- _RECORD EXTRACTS_:

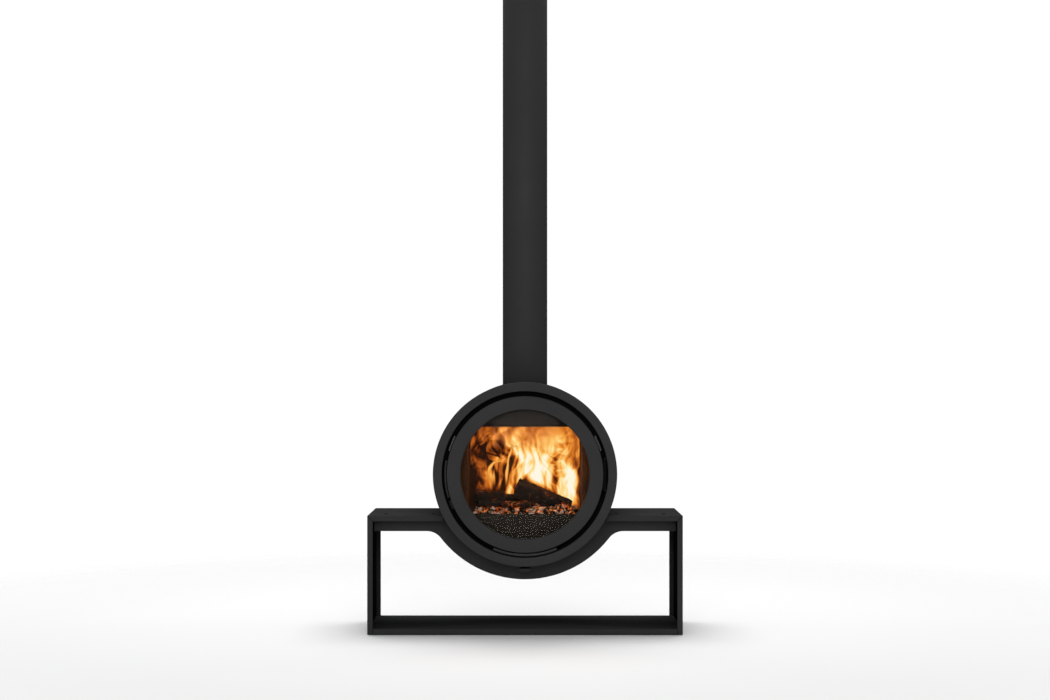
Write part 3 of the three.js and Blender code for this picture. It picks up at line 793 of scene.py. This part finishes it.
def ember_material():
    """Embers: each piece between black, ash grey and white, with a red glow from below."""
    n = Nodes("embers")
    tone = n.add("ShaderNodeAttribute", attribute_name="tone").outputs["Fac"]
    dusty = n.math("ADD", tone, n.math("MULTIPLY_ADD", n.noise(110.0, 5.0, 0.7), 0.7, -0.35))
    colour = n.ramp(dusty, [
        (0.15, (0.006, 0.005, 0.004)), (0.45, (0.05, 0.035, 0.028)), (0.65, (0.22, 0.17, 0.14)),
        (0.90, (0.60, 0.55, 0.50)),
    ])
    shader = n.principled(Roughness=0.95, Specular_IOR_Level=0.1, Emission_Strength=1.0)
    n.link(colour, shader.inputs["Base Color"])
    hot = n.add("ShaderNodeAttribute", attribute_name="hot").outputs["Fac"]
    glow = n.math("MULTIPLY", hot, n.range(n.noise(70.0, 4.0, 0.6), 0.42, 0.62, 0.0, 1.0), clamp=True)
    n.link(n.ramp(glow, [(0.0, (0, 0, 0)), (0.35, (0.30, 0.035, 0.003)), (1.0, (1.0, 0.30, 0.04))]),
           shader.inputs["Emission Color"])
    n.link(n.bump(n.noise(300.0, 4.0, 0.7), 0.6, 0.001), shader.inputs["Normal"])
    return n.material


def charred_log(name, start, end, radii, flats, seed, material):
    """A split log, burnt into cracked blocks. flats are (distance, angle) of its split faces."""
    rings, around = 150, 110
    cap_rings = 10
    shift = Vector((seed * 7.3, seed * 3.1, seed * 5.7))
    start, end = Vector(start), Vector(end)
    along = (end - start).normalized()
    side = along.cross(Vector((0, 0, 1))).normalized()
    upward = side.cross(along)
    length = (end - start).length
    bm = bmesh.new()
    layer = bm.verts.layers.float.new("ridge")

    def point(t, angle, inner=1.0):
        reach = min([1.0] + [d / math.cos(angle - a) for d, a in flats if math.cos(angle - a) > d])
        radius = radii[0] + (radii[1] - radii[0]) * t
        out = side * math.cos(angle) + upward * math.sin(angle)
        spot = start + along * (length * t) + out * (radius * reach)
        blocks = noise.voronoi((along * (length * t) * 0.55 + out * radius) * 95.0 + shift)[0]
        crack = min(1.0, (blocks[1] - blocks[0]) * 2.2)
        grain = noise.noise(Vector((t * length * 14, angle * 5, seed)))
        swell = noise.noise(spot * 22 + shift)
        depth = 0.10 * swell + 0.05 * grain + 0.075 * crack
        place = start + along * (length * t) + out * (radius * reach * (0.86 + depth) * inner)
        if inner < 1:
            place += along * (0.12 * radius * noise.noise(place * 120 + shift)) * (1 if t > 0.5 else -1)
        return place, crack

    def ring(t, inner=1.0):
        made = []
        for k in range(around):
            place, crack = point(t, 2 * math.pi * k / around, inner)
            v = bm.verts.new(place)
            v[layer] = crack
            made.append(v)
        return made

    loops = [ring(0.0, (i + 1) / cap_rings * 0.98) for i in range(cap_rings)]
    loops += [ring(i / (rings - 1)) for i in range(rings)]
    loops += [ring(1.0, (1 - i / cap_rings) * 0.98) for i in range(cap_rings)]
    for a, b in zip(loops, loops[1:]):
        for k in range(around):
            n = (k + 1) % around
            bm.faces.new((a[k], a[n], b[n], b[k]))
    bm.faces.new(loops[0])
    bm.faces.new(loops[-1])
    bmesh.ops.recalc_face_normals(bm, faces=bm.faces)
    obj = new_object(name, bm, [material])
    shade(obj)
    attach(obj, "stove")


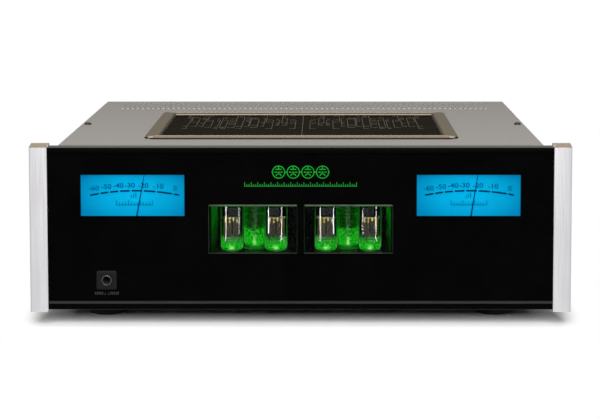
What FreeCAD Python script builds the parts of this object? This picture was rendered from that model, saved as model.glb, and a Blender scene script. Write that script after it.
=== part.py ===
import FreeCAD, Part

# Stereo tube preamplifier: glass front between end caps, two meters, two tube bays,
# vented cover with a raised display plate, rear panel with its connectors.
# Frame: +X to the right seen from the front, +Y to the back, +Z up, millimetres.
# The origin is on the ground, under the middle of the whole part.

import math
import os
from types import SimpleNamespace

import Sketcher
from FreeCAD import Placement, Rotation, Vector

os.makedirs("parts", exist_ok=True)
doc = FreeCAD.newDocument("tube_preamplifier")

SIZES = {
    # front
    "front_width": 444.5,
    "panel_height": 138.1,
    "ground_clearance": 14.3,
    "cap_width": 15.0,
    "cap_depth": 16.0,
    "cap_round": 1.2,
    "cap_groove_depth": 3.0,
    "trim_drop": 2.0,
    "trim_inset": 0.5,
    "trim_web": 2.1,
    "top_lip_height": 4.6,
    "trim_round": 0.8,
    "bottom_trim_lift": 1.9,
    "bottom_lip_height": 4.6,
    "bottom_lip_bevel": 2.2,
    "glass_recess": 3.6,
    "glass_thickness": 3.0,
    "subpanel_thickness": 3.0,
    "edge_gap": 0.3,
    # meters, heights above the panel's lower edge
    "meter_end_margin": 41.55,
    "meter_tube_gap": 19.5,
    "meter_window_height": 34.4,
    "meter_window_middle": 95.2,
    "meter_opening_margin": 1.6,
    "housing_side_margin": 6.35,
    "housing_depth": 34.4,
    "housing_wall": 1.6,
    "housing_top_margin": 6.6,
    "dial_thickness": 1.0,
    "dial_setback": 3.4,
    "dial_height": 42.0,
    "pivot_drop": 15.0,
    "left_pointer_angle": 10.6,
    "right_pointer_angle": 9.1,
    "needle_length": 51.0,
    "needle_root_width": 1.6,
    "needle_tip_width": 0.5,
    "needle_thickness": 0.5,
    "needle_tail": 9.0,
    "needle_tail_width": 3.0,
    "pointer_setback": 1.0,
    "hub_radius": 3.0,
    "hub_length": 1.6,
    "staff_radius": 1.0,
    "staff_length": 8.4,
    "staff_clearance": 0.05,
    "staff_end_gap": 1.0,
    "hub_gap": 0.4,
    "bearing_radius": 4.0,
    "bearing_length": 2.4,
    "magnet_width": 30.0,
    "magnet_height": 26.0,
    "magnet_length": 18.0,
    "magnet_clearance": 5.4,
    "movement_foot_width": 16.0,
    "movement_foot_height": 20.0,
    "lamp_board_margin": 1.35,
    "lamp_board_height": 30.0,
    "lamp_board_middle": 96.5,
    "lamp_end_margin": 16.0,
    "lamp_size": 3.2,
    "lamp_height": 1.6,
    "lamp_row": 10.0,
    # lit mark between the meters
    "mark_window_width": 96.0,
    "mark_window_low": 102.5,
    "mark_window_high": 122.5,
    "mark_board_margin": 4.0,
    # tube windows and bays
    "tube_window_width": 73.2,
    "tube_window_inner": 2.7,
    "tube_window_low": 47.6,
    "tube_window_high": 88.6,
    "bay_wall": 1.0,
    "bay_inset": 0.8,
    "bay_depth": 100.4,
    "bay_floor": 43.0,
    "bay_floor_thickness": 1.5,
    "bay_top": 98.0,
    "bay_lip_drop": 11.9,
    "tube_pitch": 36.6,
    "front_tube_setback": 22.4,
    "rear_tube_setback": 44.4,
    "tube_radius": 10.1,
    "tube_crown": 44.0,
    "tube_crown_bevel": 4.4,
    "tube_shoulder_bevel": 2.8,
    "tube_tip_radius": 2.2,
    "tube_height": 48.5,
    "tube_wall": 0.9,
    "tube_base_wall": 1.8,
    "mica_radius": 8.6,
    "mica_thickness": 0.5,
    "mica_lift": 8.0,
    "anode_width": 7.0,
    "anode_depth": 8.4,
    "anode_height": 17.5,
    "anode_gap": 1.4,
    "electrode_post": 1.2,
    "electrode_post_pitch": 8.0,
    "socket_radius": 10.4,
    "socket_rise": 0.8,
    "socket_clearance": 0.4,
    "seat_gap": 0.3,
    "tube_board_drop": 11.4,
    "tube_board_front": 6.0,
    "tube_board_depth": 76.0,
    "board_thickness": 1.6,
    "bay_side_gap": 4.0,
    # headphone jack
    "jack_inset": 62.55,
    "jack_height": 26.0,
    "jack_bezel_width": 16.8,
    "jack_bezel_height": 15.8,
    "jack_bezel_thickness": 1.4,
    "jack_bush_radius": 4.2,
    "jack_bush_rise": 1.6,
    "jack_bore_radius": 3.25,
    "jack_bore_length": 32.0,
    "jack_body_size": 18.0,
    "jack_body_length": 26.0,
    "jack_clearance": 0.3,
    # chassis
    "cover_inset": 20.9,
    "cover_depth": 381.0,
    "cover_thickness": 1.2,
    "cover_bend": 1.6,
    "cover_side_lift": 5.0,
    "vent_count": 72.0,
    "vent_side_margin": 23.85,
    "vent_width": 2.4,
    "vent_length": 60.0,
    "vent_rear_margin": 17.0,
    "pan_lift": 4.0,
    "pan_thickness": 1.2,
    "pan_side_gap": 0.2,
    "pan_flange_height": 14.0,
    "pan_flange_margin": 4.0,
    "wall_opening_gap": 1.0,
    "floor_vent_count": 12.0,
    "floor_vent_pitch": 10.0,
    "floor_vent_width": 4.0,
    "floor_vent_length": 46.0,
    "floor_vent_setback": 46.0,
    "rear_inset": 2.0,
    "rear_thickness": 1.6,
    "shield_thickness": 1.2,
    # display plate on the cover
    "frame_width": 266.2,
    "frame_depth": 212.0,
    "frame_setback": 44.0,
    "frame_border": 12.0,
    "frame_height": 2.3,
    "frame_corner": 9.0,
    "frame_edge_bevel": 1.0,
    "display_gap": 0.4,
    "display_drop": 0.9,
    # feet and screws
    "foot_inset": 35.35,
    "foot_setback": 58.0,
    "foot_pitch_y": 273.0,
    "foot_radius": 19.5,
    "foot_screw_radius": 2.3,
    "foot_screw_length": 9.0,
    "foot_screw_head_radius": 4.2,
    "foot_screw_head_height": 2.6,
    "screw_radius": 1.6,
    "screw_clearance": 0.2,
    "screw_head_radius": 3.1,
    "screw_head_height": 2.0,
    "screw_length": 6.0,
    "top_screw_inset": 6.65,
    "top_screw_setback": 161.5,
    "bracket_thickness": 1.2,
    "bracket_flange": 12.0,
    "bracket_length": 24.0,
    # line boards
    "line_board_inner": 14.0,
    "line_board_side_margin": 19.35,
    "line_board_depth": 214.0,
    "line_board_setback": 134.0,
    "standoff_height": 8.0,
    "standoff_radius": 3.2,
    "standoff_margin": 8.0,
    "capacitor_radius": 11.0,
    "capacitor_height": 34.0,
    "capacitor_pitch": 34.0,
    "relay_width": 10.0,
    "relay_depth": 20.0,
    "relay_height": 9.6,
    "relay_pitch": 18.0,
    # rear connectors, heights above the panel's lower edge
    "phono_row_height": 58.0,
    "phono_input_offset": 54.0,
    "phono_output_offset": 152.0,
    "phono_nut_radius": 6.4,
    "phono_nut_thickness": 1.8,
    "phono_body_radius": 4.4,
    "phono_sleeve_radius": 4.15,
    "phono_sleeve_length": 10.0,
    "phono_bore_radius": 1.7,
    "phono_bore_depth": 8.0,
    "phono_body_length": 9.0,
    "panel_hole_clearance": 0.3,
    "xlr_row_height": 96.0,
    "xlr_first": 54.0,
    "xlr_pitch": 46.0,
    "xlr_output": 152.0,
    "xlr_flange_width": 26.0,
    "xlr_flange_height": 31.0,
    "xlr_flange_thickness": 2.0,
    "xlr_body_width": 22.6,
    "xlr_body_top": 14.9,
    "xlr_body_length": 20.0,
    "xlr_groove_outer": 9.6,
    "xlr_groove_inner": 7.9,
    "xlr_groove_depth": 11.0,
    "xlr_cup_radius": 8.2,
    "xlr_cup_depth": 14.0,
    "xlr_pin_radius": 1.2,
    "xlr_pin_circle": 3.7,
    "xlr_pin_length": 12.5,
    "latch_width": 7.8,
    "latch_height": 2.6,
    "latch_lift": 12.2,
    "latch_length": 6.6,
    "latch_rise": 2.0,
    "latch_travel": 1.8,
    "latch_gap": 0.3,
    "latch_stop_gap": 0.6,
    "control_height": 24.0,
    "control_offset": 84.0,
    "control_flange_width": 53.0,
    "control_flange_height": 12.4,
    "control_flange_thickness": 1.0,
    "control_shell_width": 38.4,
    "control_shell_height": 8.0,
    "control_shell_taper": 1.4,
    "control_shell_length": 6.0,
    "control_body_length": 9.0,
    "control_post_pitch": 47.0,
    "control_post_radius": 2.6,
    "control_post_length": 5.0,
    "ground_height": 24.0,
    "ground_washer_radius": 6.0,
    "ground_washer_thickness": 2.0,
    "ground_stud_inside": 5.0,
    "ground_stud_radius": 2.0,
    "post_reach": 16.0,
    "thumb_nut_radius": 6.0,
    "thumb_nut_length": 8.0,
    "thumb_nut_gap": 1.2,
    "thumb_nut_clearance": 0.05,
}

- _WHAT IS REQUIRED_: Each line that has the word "scene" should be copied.

- _SOLUTION FOR THIS TASK_:
Write part 3 of the three.js and Blender code for this picture. It picks up at line 793 of scene.py. This part finishes it.
What FreeCAD Python script builds the parts of this object? This picture was rendered from that model, saved as model.glb, and a Blender scene script. Write that script after it.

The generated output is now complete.